Imagine waking up in a pool of blood, with a cut needing five stitches and a broken cheekbone. That is what happened to Arianna Huffington when she collapsed, hitting her head on the corner of her desk, due to chronic lack of sleep.
Skimping on sleep has a high price. It has been linked to increased risk of diabetes, coronary heart disease, strokes, weight gain, and Alzheimer’s.
Burnout, stress and sleep deprivation are all common things we face in the digital hyper-connected age.
Sleep difficulties serve as risk factors for the development of anxiety and depression and, at the same time, anxiety and depression are associated with the development of sleep problems.
Well-planned strategies are essential to deep, restorative sleep you can count on, night after night. By learning to avoid common enemies of sleep and trying out a variety of healthy sleep-promoting techniques, you can discover your personal prescription to a good night’s rest.
The key is to experiment. What works for some might not work as well for others. It’s important to find the sleep strategies that work best for you.
How to get a good night’s sleep
- Keep a regular schedule. Go to bed and get up at the same time every day, including weekends. Set a “go to bed” alarm to remind yourself to start your bedtime routine and be in bed 8 hours before you need to wake up for work.
- Turn off all bright blue light sources – TV, iPads, phones and any other device which shines a bright light into your eyes. If you have children and/or adolescents at home, work with them to create healthy sleep habits. This may include locking all screens in one room or container at least two hours before their bedtimes, and not unlocking them until everyone is awake at the normal time in the morning. See Are You Addicted to Your Phone? and Wired and Tired.
- Take some time to relax and unwind before going to bed. Develop a sleep routine. If you do the same things before you go to bed each night, it will train your brain to prepare for a good sleep.
- Great habits, like getting regular exercise and eating well, can help you sleep. But don’t exercise within a few hours of bedtime.
- If you are sleep deprived, avoid napping during the day until you can get to sleep and stay asleep for 7-8 hours regularly.
- Avoid caffeine, nicotine and alcohol. Coffee, colas, black tea, and chocolate can take as long as 8 hours to wear off. Alcohol makes you drowsy but can interrupt sleep, leading to poor quality of sleep. Those who smoke have more difficulty getting to sleep and wake up more often at night, compared to non-smokers.

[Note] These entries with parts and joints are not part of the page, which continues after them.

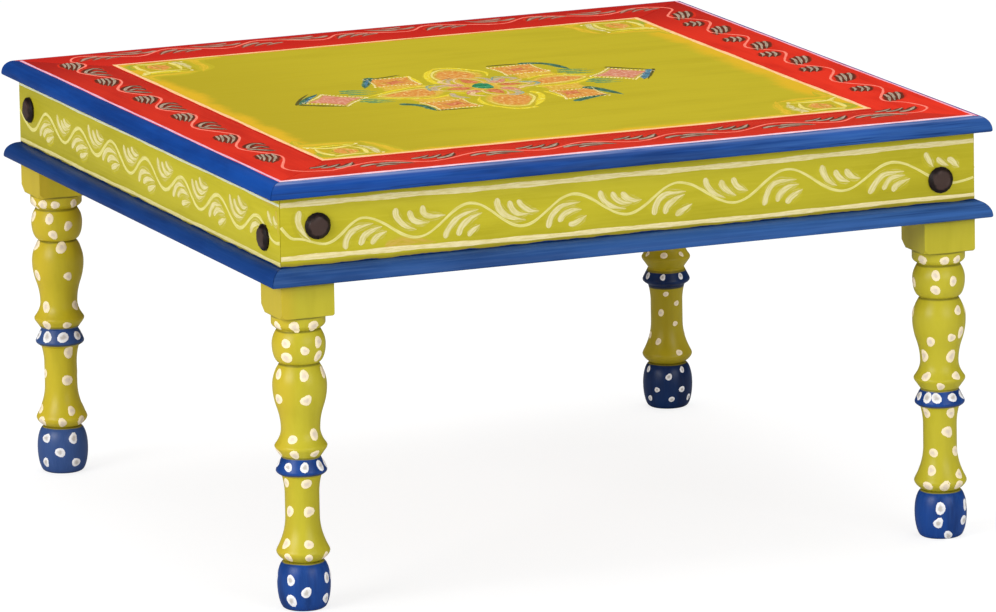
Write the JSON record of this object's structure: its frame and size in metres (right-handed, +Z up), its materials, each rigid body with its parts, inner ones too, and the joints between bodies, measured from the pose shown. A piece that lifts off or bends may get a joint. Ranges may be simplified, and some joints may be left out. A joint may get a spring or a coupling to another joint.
{
  "type": "low table",
  "caption": "Square low table with a framed, round-edged top, a mitred apron on a moulded base frame, turned legs with ball feet, and iron studs.",
  "frame": {"origin": "on the floor under the middle of the table", "axes": "+Z up; +X to the right along the front; -Y to the front"},
  "size_m": [0.6, 0.6, 0.3355],
  "materials": {
    "field_paint": "brushed yellow-green oil paint on wood, soft sheen",
    "border_paint": "brushed vermilion oil paint on wood, soft sheen",
    "apron_paint": "brushed yellow-green oil paint on wood, soft sheen",
    "moulding_paint": "streaky cobalt blue oil paint on wood, soft gloss",
    "leg_paint": "brushed yellow-green oil paint on turned wood, soft gloss",
    "bare_wood": "planed, unfinished",
    "forged_iron": "hammered, dark brown patina",
    "screw_steel": "dull zinc"
  },
  "bodies": {
    "root": {"top_panel": "field_paint", "top_rail_front": "border_paint", "apron_front": "apron_paint", "base_rail_front": "moulding_paint", "cleat_front": "bare_wood", "stud_front_left": "forged_iron", "cleat_screw_front_left": "screw_steel", "base_nail_front_left": "screw_steel", "stud_front_right": "forged_iron", "cleat_screw_front_right": "screw_steel", "base_nail_front_right": "screw_steel", "top_rail_right": "border_paint", "apron_right": "apron_paint", "base_rail_right": "moulding_paint", "cleat_right": "bare_wood", "stud_right_front": "forged_iron", "cleat_screw_right_front": "screw_steel", "base_nail_right_front": "screw_steel", "stud_right_back": "forged_iron", "cleat_screw_right_back": "screw_steel", "base_nail_right_back": "screw_steel", "top_rail_back": "border_paint", "apron_back": "apron_paint", "base_rail_back": "moulding_paint", "cleat_back": "bare_wood", "stud_back_right": "forged_iron", "cleat_screw_back_right": "screw_steel", "base_nail_back_right": "screw_steel", "stud_back_left": "forged_iron", "cleat_screw_back_left": "screw_steel", "base_nail_back_left": "screw_steel", "top_rail_left": "border_paint", "apron_left": "apron_paint", "base_rail_left": "moulding_paint", "cleat_left": "bare_wood", "stud_left_back": "forged_iron", "cleat_screw_left_back": "screw_steel", "base_nail_left_back": "screw_steel", "stud_left_front": "forged_iron", "cleat_screw_left_front": "screw_steel", "base_nail_left_front": "screw_steel", "leg_front_left": "leg_paint", "leg_front_right": "leg_paint", "leg_back_right": "leg_paint", "leg_back_left": "leg_paint", "batten_left": "bare_wood", "batten_screw_left_front": "screw_steel", "batten_screw_left_back": "screw_steel", "batten_right": "bare_wood", "batten_screw_right_front": "screw_steel", "batten_screw_right_back": "screw_steel"}
  },
  "joints": []
}
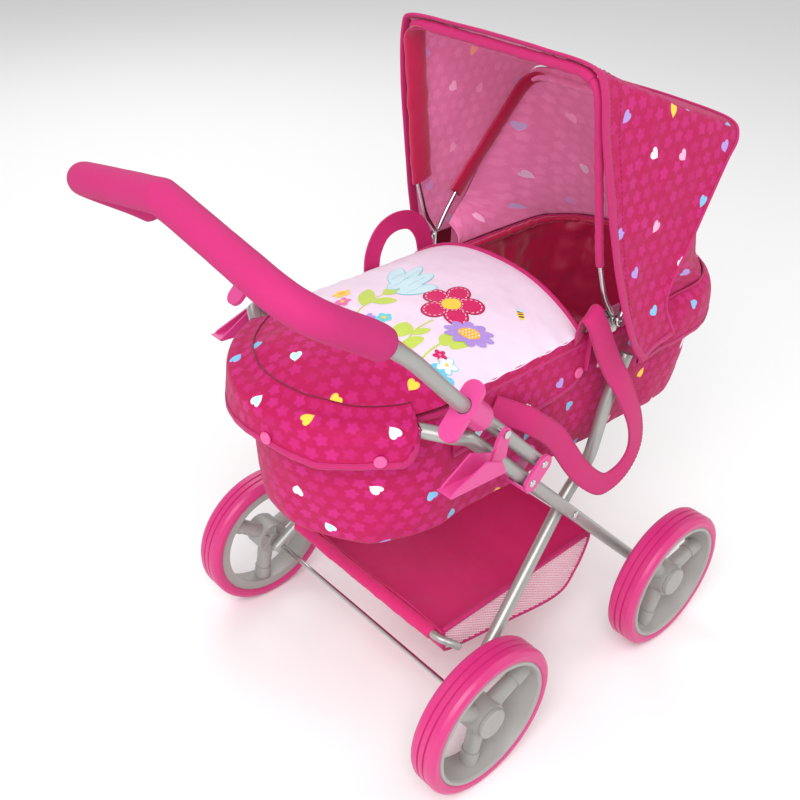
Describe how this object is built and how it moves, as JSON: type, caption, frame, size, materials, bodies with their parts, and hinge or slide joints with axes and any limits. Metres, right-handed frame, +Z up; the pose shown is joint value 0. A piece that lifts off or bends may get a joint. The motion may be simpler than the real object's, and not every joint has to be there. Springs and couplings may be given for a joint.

- Some medications, like those for high blood pressure, can affect your sleep. Check with your doctor to see whether you can take them earlier in the day.
- Make sure your room and bed are conducive to sleep. If you’re not sleeping well, it may be time for a new mattress, light-blocking blinds and curtains and, if outside noises intrude, a steady white noise, like a fan. Your bedroom should be dark, cool and quiet.
- Try to make dinnertime earlier in the evening, and avoid heavy, rich foods within two hours of bed. Fatty foods take a lot of work for your stomach to digest and may keep you up. Also be cautious when it comes to spicy or acidic foods in the evening, as they can cause stomach trouble and heartburn.
- If you are hungry at bedtime, try a light snack of half a turkey sandwich on whole grain bread, granola with milk or yogurt, or a banana (but not all three).
- To improve your circadian rhythm turn your face to the sun in the morning, avoid sunglasses early in your day, face natural light as much as possible during the day, and dim the lights in the evening.
- If your thoughts keep you awake, try getting up and writing them down. Using Rational Thinking can be very helpful.
- If you’re having difficulty sleeping, get out of bed. Go into another room and do something relaxing until you feel sleepy. Worrying about falling asleep actually keeps many people awake. Trying hard to sleep often makes the problem more persistent. For more information, see Sleep, Chief Nourisher in Life’s Feast.
Sources: National Sleep Foundation, The College of Family Physicians of Canada, Canadian Health Network; see also https://www.helpguide.org/home-pages/sleep.htm
Up to 20% of adults suffer from insomnia which is diagnosed when sleep problems persist for at least 3 nights every week for 3 months or more.
If you seem to be getting 7-8 hours sleep per night but wake up tired and are sleepy during the day, consider getting tested for sleep apnea. A US study which followed over 1,500 people over 18 years, found that 25% had mild to severe obstructive sleep apnea, which involves frequent breathing pauses during sleep. Those with severe sleep apnea (30-97 ‘not breathing’ pauses per hour) had three times the risk of dying due to any cause compared with people who did not have the condition. As it can take months to see a doctor who is a sleep specialist, consider contacting someone like Carolyn Schur, a Sleep Health Educator who can help.